- Basque: Azken agurra
- Directed by: Koldo Almandoz
- Written by: Koldo Almandoz
- Produced by: Marian Fernández Pascal
- Starring: Iñigo Azpitarte; Izaro Nieto;
- Cinematography: Javier Agirre Erauso
- Edited by: Laurent Dufreche
- Music by: Aitor Etxebarria
- Production companies: Garabi Films; Txintxua Films; Frakasa Films AIE;
- Release date: 23 September 2026 (Zinemaldia);
- Country: Spain
- Language: Basque

= The Last Goodbye (film) =

The Last Goodbye (Azken agurra) is an upcoming Spanish existentialist dramedy film written and directed by Koldo Almandoz.

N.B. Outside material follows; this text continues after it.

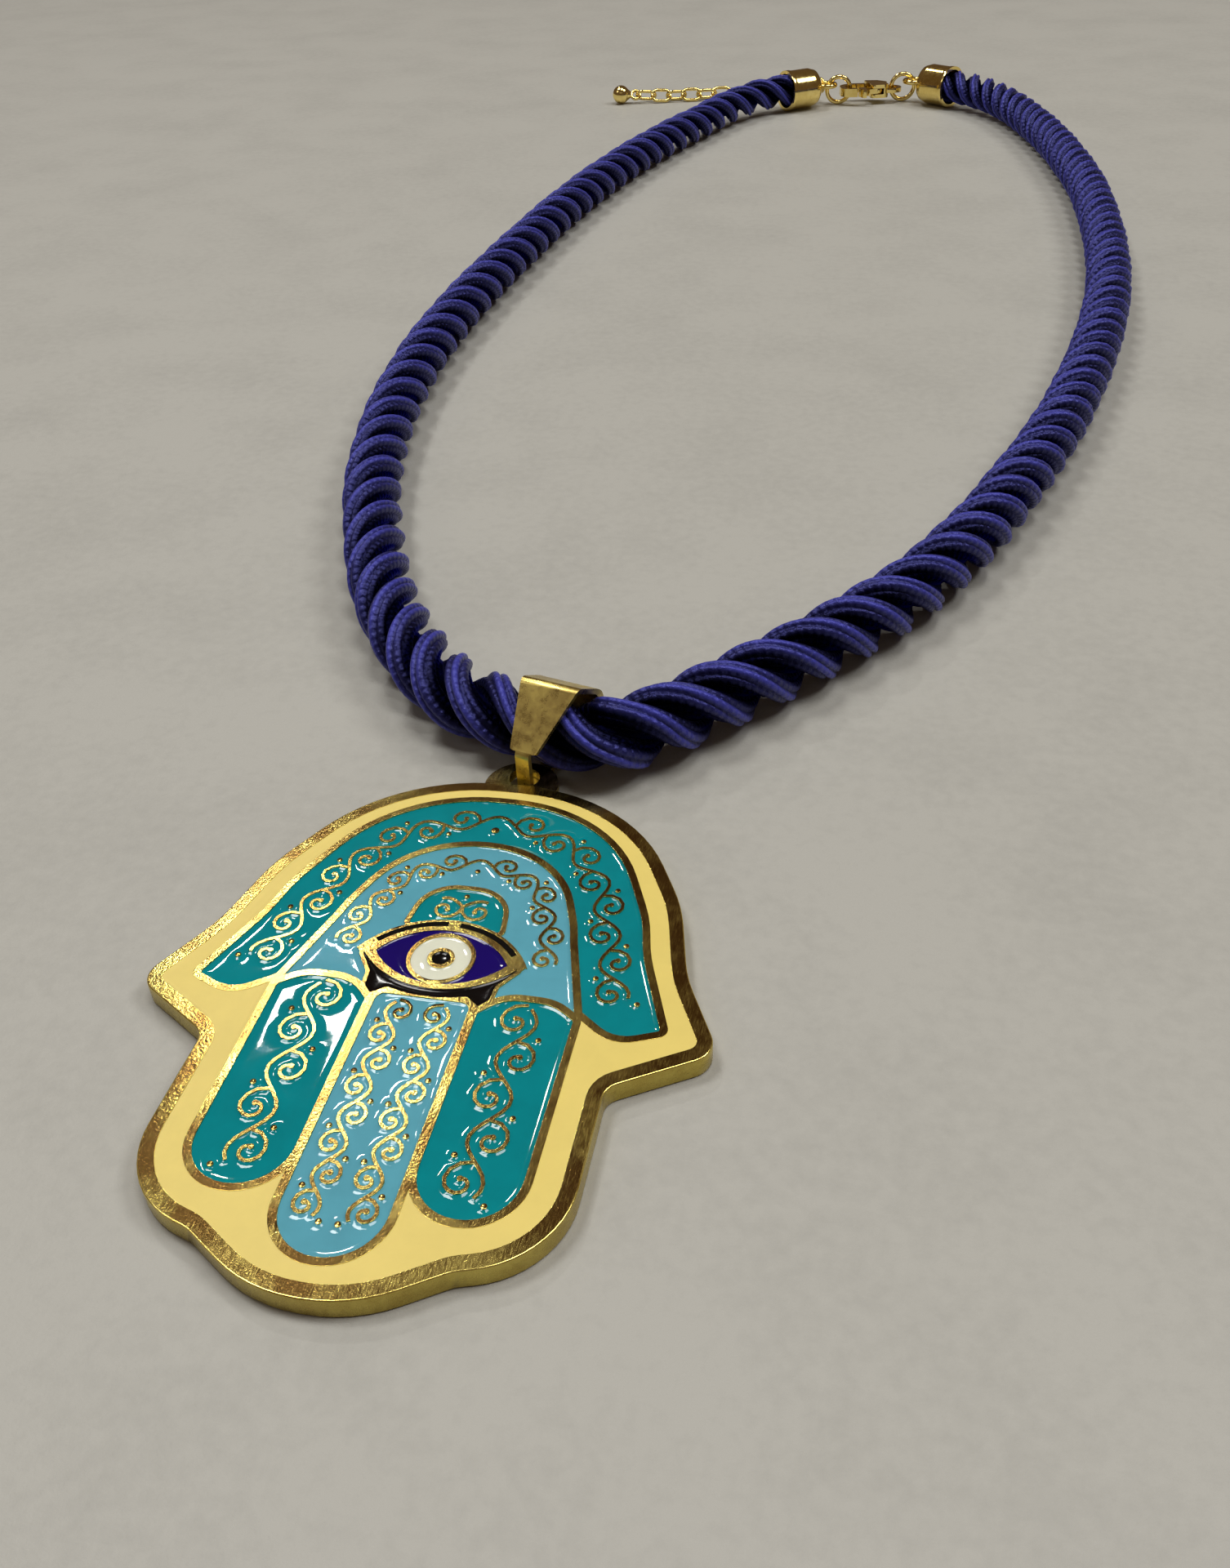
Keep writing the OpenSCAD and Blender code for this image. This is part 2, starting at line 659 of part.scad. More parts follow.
module bail() {
    color("goldenrod")
    translate([bail_mid[0] - bail_dir[0] * bail_r, bail_mid[1] - bail_dir[1] * bail_r, 0])
    rotate([0, 0, 90 - bail_turn])
    intersection() {
        rotate([90, 0, 0]) translate([0, 0, -bail_wide]) linear_extrude(2 * bail_wide) difference() {
            bail_side(0);
            bail_side(bail_t);
        }
        translate([bail_r, 0, bail_z]) rotate([0, bail_slant, 0]) rotate([90, 0, 90])
            translate([0, 0, -3 * bail_r]) linear_extrude(6 * bail_r) bail_leaf_2d();
    }
}

// Direction of the rope's route at point i: the mean of the two stretches that meet there
function route_dir(i) = unit(
    (i > 0 ? unit(rope_route[i] - rope_route[i - 1]) : [0, 0, 0])
    + (i < rope_last ? unit(rope_route[i + 1] - rope_route[i]) : [0, 0, 0]));

// One ring of the rope, square to its route
function rope_ring(i) = let (
    d = route_dir(i),
    side = unit(cross(d, [0, 0, 1])),
    up = cross(side, d))
    [for (k = [0:rope_sides - 1]) rope_route[i]
        + rope_d / 2 * (cos(360 * k / rope_sides) * side + sin(360 * k / rope_sides) * up)];

module rope() {
    n = rope_sides;
    color("midnightblue") polyhedron(
        points = [for (i = [0:rope_last]) each rope_ring(i)],
        faces = concat(
            [[for (k = [n - 1:-1:0]) k]],
            [for (i = [0:rope_last - 1], k = [0:n - 1])
                [i * n + k, i * n + (k + 1) % n, (i + 1) * n + (k + 1) % n, (i + 1) * n + k]],
            [[for (k = [0:n - 1]) rope_last * n + k]]));
}

// An end cap along X from its mouth, with a loop that lies flat
module cap_shape() {
    socket_r = rope_d / 2 + rope_gap;
    rotate([0, 90, 0]) rotate_extrude($fn = 96) polygon([
        [socket_r, 0], [cap_r + cap_lip, 0], [cap_r + cap_lip, 0.8], [cap_r, 1.0],
        [cap_r, cap_socket], [cap_r * 0.9, cap_l - cap_crown * 0.5],
        [cap_r * 0.6, cap_l - cap_crown * 0.15], [loop_wire * 0.6, cap_l],
        [loop_wire * 0.6, loop_at - loop_r], [0, loop_at - loop_r], [0, cap_socket],
        [socket_r, cap_socket]]);
    translate([loop_at, 0, 0]) rotate_extrude($fn = 64)
        translate([loop_r, 0]) circle(r = loop_wire / 2, $fn = 32);
}

module lay_cap(mouth, dir) {
    translate([mouth[0], mouth[1], cap_z]) rotate([0, 0, atan2(dir[1], dir[0])]) cap_shape();
}

module left_cap() {
    color("gold") lay_cap(left_mouth, left_dir);
}

module right_cap() {
    color("gold") lay_cap(right_mouth, right_dir);
}

// A jump ring that stands on the surface, in line with the clasp
module standing_ring(mid) {
    translate([mid[0], mid[1], ring_z]) rotate([0, 0, clasp_turn]) rotate([90, 0, 0])
        rotate_extrude($fn = 96) translate([ring_r, 0]) circle(r = ring_wire / 2, $fn = 32);
}

module left_ring() {
    color("goldenrod") standing_ring(left_ring_mid);
}

module right_ring() {
    color("goldenrod") standing_ring(right_ring_mid);
}

// Clasp, seen from above with its eye at the origin and its hook along X; the lever is on the
// side of positive Y
hook_tip = reach - 3.3;
hook_corners = [[1.0, -1.2, 0.3], [3.0, -2.6, 1.5], [reach - 3, -3.1, 3], [reach, -2.2, 2],
                [reach, 1.9, 1.6], [hook_tip, 2.4, 0.2], [hook_tip + 0.4, 1.2, 0.2],
                [reach - hook_w, 0.9, 0.6], [reach - hook_w, -1.6, 1], [reach - 3.5, -2, 1.5],
                [4.9, -1.6, 0.8], [4.3, 0.4, 0.6], [4.3, 1.7, 0.8], [1.6, 1.7, 0.9], [1.0, 1.2, 0.3]];
housing_corners = [[0.9, -1.25, 0.3], [2.5, -2.75, 1.2], [5.2, -3.2, 0.5], [4.9, -1.6, 0.4],
                   [4.4, 0.2, 0.6], [4.4, 1.95, 0.9], [1.5, 1.8, 0.9], [0.9, 1.25, 0.3]];
// The lever's gate reaches to the tip of the hook and has a thumb piece
gate_corners = [[3.0, -0.4, 0], [4.9, 0.7, 0.5], [hook_tip - lever_gap, 1.3, 0.2],
                [hook_tip - lever_gap, 2.3, 0.3], [6.6, 2.4, 0.4], [6.2, 3.5, 0.35],
                [5.5, 3.5, 0.35], [4.9, 2.0, 0.5], [3.0, 1.5, 0]];

module at_clasp(z) {
    translate([clasp_eye[0], clasp_eye[1], z]) rotate([0, 0, clasp_turn]) children();
}

module slab(t) {
    translate([0, 0, -t / 2]) linear_extrude(t) children();
}

module clasp_body() {
    color("gold") at_clasp(clasp_z) {
        difference() {
            union() {
                slab(hook_t) polygon(rounded(hook_corners));
                slab(clasp_t) polygon(rounded(housing_corners));
                slab(clasp_eye_t) circle(r = clasp_eye_r + clasp_eye_web, $fn = 64);
            }
            slab(clasp_t + 1) circle(r = clasp_eye_r, $fn = 64);
            slab(slot_t) translate([pin_at[0] - hub_r - lever_gap, pin_at[1] - hub_r - lever_gap])
                square([reach / 2, 4]);
        }
        translate([pin_at[0], pin_at[1], -clasp_t / 2]) cylinder(r = pin_r, h = clasp_t, $fn = 48);
    }
}

module clasp_lever() {
    color("goldenrod") at_clasp(clasp_z) difference() {
        union() {
            slab(lever_t) {
                translate(pin_at) circle(r = hub_r, $fn = 64);
                polygon(rounded(gate_corners));
            }
            slab(hook_t) intersection() {
                polygon(rounded(gate_corners));
                translate([5.5, -1]) square([reach, 6]);
            }
        }
        translate([pin_at[0], pin_at[1], -clasp_t]) cylinder(r = pin_r + lever_gap, h = 2 * clasp_t, $fn = 48);
    }
}

// A point of a route at the distance s from its start
function along(route, s, i = 0) = let (step = route[i + 1] - route[i], l = norm(step))
    s <= l || i >= len(route) - 2 ? route[i] + step * s / l : along(route, s - l, i + 1);

// A link along X between two joints, standing in the XZ plane
module link_shape() {
    r = (link_w - link_wire) / 2;
    straight = link_l - link_w;
    rotate([90, 0, 0]) for (s = [-1, 1]) {
        translate([s * straight / 2, 0, 0]) rotate([0, 0, -s * 90])
            rotate_extrude(angle = 180, $fn = 64) translate([r, 0]) circle(r = link_wire / 2, $fn = 24);
        translate([-straight / 2, s * r, 0]) rotate([0, 90, 0])
            cylinder(r = link_wire / 2, h = straight, $fn = 24);
    }
}

// Moves what lies along X to run from a to b, rolled about that line
module between(a, b, roll) {
    d = b - a;
    translate((a + b) / 2) rotate([0, 0, atan2(d[1], d[0])]) rotate([0, -asin(d[2] / norm(d)), 0])
        rotate([roll, 0, 0]) children();
}

module chain_link(i) {
    color("gold") between(along(chain_route, (i - 1) * link_pitch), along(chain_route, i * link_pitch),
        i < len(first_rolls) ? first_rolls[i] : i % 2 == 0 ? 45 : -45) link_shape();
}

module chain_drop() {
    start = along(chain_route, link_count * link_pitch);
    ahead = unit(flat(along(chain_route, link_count * link_pitch + 1) - start));
    eye = drop_eye_r - link_wire / 2 - link_gap / 2;
    body = eye + drop_eye_r;
    reach_out = body + drop_r * 1.25;
    rise = drop_r + rest_gap - start[2];
    run = sqrt(pow(reach_out, 2) - pow(rise, 2));
    color("gold") between(start, start + [ahead[0] * run, ahead[1] * run, rise] / 100,
        link_count % 2 == 0 ? -45 : 45) {
        translate([eye, 0, 0]) rotate([90, 0, 0]) rotate_extrude($fn = 48)
            translate([drop_eye_r, 0]) circle(r = link_wire / 2, $fn = 24);
        translate([reach_out, 0, 0]) sphere(r = drop_r, $fn = 64);
        translate([body, 0, 0]) rotate([0, 90, 0])
            cylinder(r1 = 0.5, r2 = drop_r * 0.94, h = drop_r * 0.93, $fn = 64);
    }
}

hand_plate();
border_enamel();
outer_arch_enamel();
inner_arch_enamel();
brow_enamel();
left_finger_enamel();
middle_finger_enamel();
right_finger_enamel();
left_eye_enamel();
right_eye_enamel();
iris_enamel();
pupil_enamel();
left_lid_enamel();
right_lid_enamel();
lower_lid_enamel();
bail();
rope();
left_cap();
right_cap();
left_ring();
right_ring();
clasp_body();
clasp_lever();
for (i = [1:link_count]) chain_link(i);
chain_drop();
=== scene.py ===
# Hamsa pendant on a twisted satin rope, lying on a pale table.
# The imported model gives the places; this script gives the pieces their detail and finish.
import math

import bpy
import numpy as np
from mathutils import Matrix, Vector, noise
from mathutils.bvhtree import BVHTree
from mathutils.kdtree import KDTree


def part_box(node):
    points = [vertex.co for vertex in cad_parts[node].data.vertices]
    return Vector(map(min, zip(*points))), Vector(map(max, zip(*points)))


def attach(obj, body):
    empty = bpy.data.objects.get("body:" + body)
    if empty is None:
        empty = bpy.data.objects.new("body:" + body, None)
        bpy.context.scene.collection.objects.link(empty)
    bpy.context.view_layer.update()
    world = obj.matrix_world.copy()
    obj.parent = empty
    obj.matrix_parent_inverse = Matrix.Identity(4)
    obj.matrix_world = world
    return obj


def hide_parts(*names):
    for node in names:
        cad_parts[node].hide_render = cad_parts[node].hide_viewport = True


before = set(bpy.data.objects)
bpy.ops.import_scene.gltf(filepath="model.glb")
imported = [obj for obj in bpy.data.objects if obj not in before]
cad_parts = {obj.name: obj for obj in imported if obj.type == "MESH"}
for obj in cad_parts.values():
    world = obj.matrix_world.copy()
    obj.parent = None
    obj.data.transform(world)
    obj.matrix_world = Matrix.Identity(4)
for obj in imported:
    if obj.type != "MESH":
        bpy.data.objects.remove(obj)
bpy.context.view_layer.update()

mm = 0.001


print("frame loaded:", len(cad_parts), "nodes")


# Camera: the photograph's, worked out from the hand's symmetry

camera = {
    "place": (25.76, -58.56, 63.32),   # mm above the table
    "heading": (-0.2307, 0.973),
    "down": 37.67,                     # degrees below the horizon
    "roll": -2.72,
    "lens": 31.69,
    "sensor": 36,
    "clip": (0.002, 5),                # m
}


def addCamera(s):
    down, roll = math.radians(s["down"]), math.radians(s["roll"])
    ahead = Vector((s["heading"][0], s["heading"][1], 0)).normalized()
    right = Vector((ahead.y, -ahead.x, 0))
    forward = ahead * math.cos(down) - Vector((0, 0, math.sin(down)))
    upward = right.cross(forward)
    across = right * math.cos(roll) + upward * math.sin(roll)
    upright = upward * math.cos(roll) - right * math.sin(roll)
    bpy.ops.object.camera_add(location=[v * mm for v in s["place"]])
    view = bpy.context.object
    view.name = "photoCamera"
    view.rotation_euler = Matrix((across, upright, -forward)).transposed().to_euler()
    view.data.lens = s["lens"]
    view.data.sensor_width = s["sensor"]
    view.data.clip_start, view.data.clip_end = s["clip"]
    bpy.context.scene.camera = view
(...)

It stars Iñigo Azpitarte and Izaro Nieto.

== Plot ==
The plot follows 45-year-old antihero Tomás, who runs a funeral home and falls for younger Sara, an anthropology student doing an internship at his company.

== Production ==
The Last Goodbye was produced by Garabi Films alongside Txintxua Films and Frakasa Films AIE with support from the Basque Government and the participation of EiTB. Shooting locations in the Basque Country included San Sebastián, Irun, Orio, Errenteria, and Pasaia. Javi Agirre worked as cinematographer. Filming wrapped on 28 November 2025.

== Release ==
The film will be presented at the 74th San Sebastián International Film Festival in September 2026. It was also programmed in the international competition of the 42nd Warsaw International Film Festival.